10 Strategy Classics Every Leader Should Know (and why they still matter)

Strategy isn’t slides - it’s choices. The classics still show us how to choose what matters, say “no” with confidence and move with speed to compete and win. They also build buy-in – change is not the latest executive whim, but the cumulative wisdom of leading thought leadership.

Here’s what to (re)read, and how to turn each idea into action:

Cheat Sheet: Top Ten Strategic Frameworks

Infographic listing 10 strategy classics with one-sentence takeaways for modern leaders.”

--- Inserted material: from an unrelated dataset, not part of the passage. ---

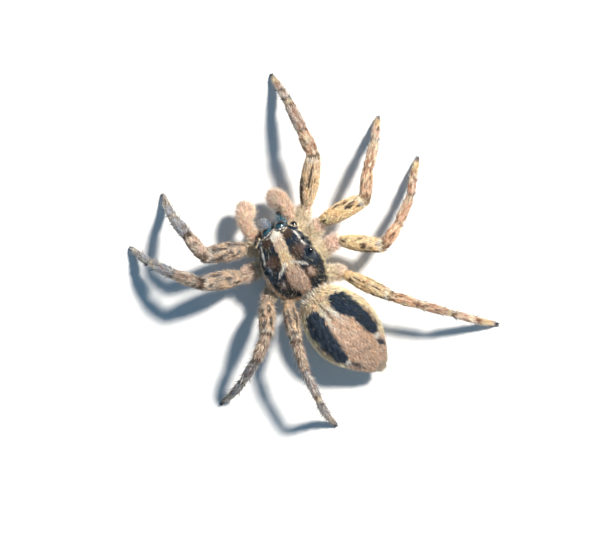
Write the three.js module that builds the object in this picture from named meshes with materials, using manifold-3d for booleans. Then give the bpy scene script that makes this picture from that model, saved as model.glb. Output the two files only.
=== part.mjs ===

1. What Is Strategy? – Michael E. Porter

Core Idea: Unique Positioning vs. Operational Effectiveness

Porter argues that operational effectiveness (doing the same things better) is necessary but not sufficient. Strategy is about choosing a unique and valuable position and building a system of reinforcing activities (“fit”) that rivals can’t easily copy.

Why It Matters

If you chase every “best practice,” you end up identical to competitors. Sustainable advantage comes from difference, not efficiency.

Practical Tips

  • Prioritization: Identify 2–3 activities that truly differentiate you; stop the rest.
  • Planning: Move resources into these “big bets”. Focus on efficiency in areas where parity is enough. Be bold in vision and accountable in execution.
  • Decision-Making: For major choices always ask: does this strengthen our unique position or dilute it? Fund what sharpens difference; streamline the rest.

2. Your Strategy Needs a Strategy – Martin Reeves et al. (BCG)

Core Idea: Match Strategy to Environment

There’s no single right way to strategize. Reeves and colleagues show that environments differ—predictable, adaptive, shaping, visionary—and each demands a distinct approach.

Why It Matters

If your world changes faster than your plan, a “classical” approach kills agility. Strategy must fit context.

Practical Tips

  • Prioritization: Reduce time-to-benefit: start fewer initiatives, shorten feedback cycles, kill stale projects faster.
  • Planning: Stop with one-size-fits-all governance models. Give each portfolio the structure it needs to thrive and cut redundant tasks. No process = chaos. Too much process = “Red Tape” slow down.
  • Decision-Making: Adjust cadence; adaptive environments need rolling, discovery-driven plans. Flip stodgy annual planning into dynamic quarterly reviews.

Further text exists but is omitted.